SHAPIRO: And yet, for every one of the examples that you cite where there is accountability, there's a case like Elizabeth City, N.C., where there will not be charges brought against police for fatally shooting a Black man.
CRUMP: Yeah. And that tells you we have work to do - because of Andrew Brown, who was driving away from the police, and they shot him in the back of the brain; or like Anthony McClain in Pasadena, Calif., who was running away from the police, literally ran out of his shoes, and they shot him twice in the back, killing him; or Trayford Pellerin in Baton Rouge, La., who was shot in the back; or Jacob Blake Jr. in Kenosha, Wis., who was shot in the back while going away several times and paralyzed him; or Dijon Kizzee, who was shot in the back in Los Angeles County, sheriff's deputy; or Rayshard Brooks, who was shot in the back. All of these are post George Floyd, and all of these happened in 2020.

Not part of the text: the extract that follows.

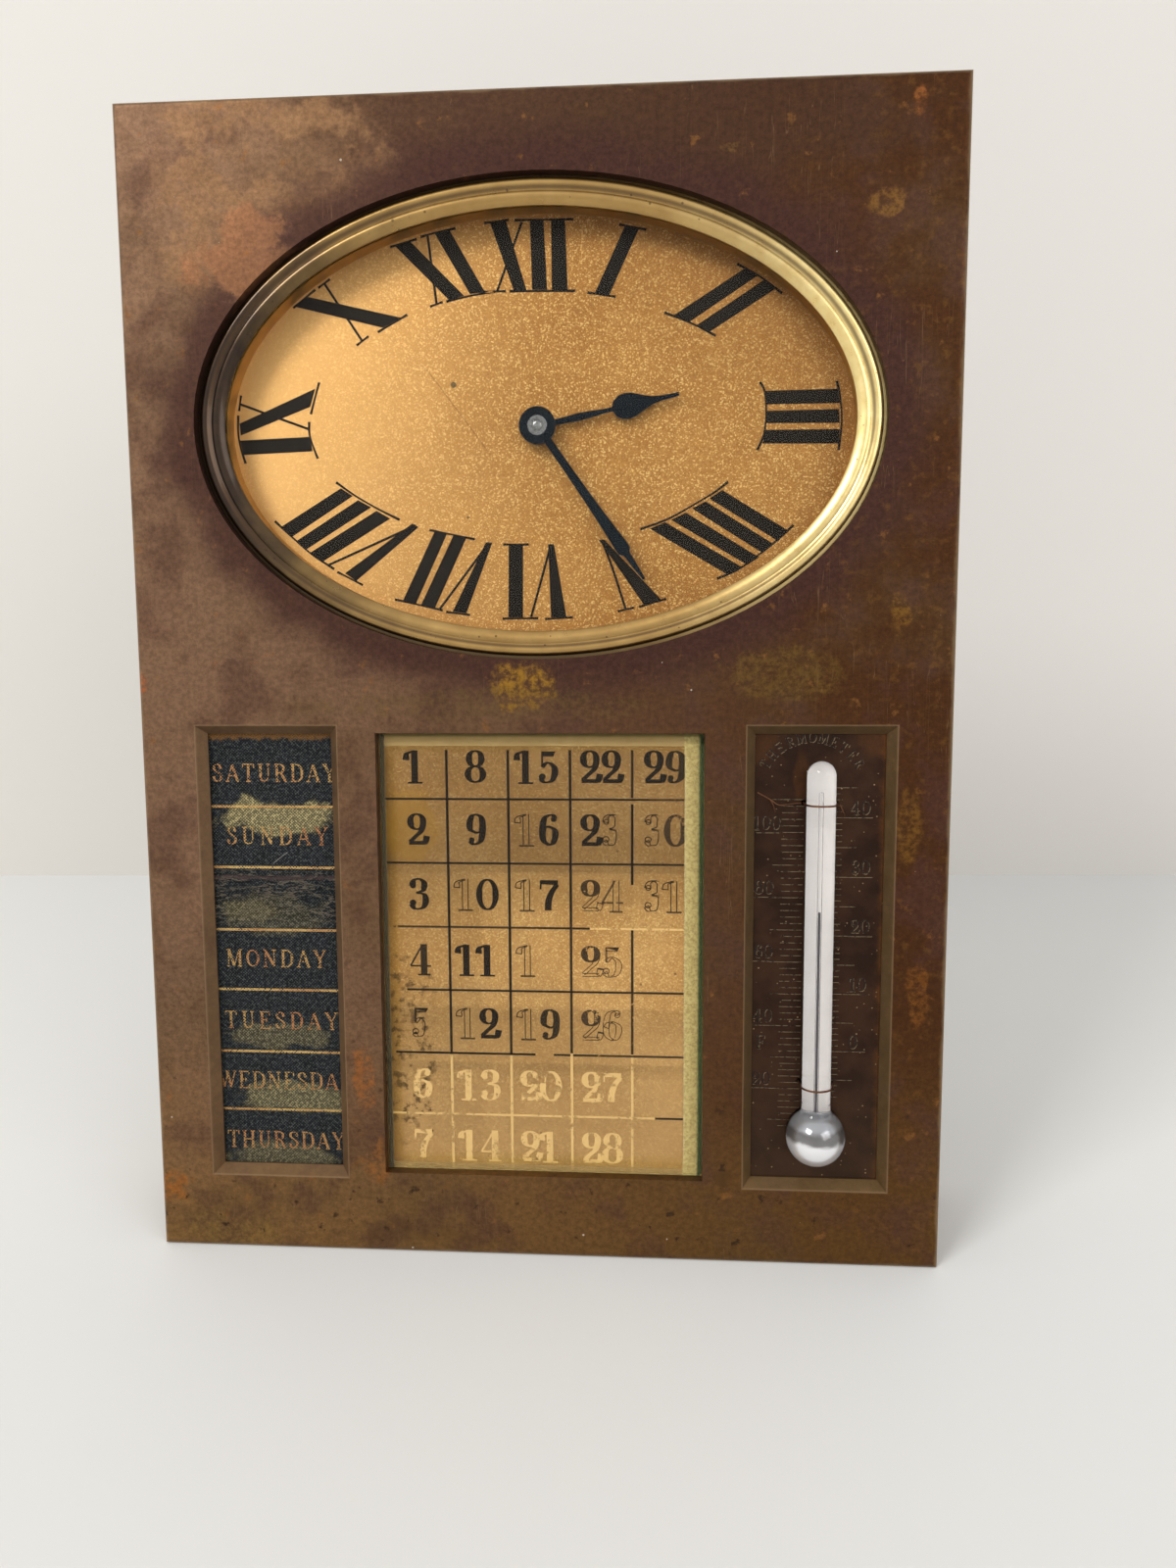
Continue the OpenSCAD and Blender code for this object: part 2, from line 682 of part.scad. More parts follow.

SHAPIRO: So I guess the question is, are we seeing one step forward, two steps back, or are we seeing two steps forward, one step back?
CRUMP: I think we're seeing two steps forward, one step back. Because I do think that America is finally having the conversation of a racial reckoning as it relates to police brutality on Black people. And it's important to have the conversation, but talk is cheap. What we need is action. And that's why we need the United States Senate to pass the George Floyd Justice in Policing Act, which will represent the first meaningful police reform legislation that we've had in America in 57 years.
SHAPIRO: President Biden wanted the George Floyd Justice in Policing Act to pass in time for this anniversary. That has not happened. Do you think there's still hope to pass this?
CRUMP: I do. I am cautiously optimistic that we will get meaningful police reform. And it has to be meaningful because George Floyd's blood is on that legislation, Breonna Taylor's blood is on that legislation, Jacob Blake Jr.'s blood is on that legislation and all the other names I've named. So it has to be meaningful. And we didn't want a bill passed, as Reverend Al and I have often talked, just to say for the sake we got a bill signed by...
CRUMP: ...His one-year anniversary and it not have any substance to it.
SHAPIRO: Reverend Al Sharpton, yeah.
SHAPIRO: I know the Floyd family is meeting with the president at the White House tomorrow. What's their message for him?
CRUMP: Well, it's real simple. They want to continue to define the legacy of George Floyd, and they hope that he as an ally would join them in defining that legacy so that it would be, one, meaningful and respectful, but more importantly, that it can prevent future unnecessary, unjustifiable and unconstitutional killings of Black people in America.
SHAPIRO: I'm just thinking of that long, long list of names that you gave us just a few minutes ago and the long history in this country of Black people experiencing violence and death at the hands of police. And I wonder whether you think there is hope for a time that there are not any names on that list anymore. I mean, is that a reasonable hope?
CRUMP: Absolutely. You know, there was a time in America where they said slavery would never end. We kept chipping away at it. There was a time in America where they said segregation would never end, and we kept chipping away at it. And a lot of people say there'll never be a time in America where Black people will be treated equally and justly by police officers in America, but we keep chipping away at it every day. We can never lose hope for a better world for our children, where all our children will be able to recite with liberty and justice for all and know that that means something, that it's not just rhetoric.
SHAPIRO: Attorney Ben Crump speaking with us on this anniversary of the death of George Floyd.
Thank you very much.
CRUMP: Thank you, Ari. God bless you, brother.